"Power company traces Super Bowl outage to electrical relay device." -- CNN (1 Viewer)

The new design implemented by Entergy had at least one major flaw. Regardless of whether there was a secondary or tertiary scheme put in place the trouble lies in the fact that the power is bottlenecked at the switchgear relays. As is demonstrated in the NOLA.com graphic, the electrical conductors between the switching cubicles (switchgear vault) and the dome itself carry the entire demand of the stadium. In theory there could be three, four, ten, or one hundred power lines (feeders) entering the equipment from Entergy's side. If there is a failure event in the switching device there will be power loss experienced in the dome. The design of the electrical system of the Superdome is not all that uncommon for a service that size. The conductors leaving the switchgear travel into the Superdome electrical room located inside the stadium itself. It is in that area where the schematics of the loading layout are determined.

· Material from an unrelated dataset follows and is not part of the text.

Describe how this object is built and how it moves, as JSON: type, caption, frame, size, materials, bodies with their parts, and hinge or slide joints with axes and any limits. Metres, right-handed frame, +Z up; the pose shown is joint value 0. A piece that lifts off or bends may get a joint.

Much of the World War II Museum expansion currently under construction on Magazine St. and Andrew Higgins called for a branched 4160 volt electrical service where differing portions of the complex serviced from different high capacity conductors-isolating each of the portions from each other. Similarly, the standard design for office towers and high rise buildings segregate electrical load on secondary buss equipment (such as buss ducts) with different busses providing power for building facilities such as chillers and others providing power for office loading such as lighting and generalized small service demand for computers. If one of these busses were to experience a failure the others may remain in operation. Based on what I have read so far, my assessment would be that one of the feeders experienced an operating event. It is possible one of the feeders from the substation behind the dome experienced a surge of some type which cascaded downstream to the equipment. Once this voltage fluctuation reached the highly-sensitive relay electronics the switchgear relay simply operated as designed.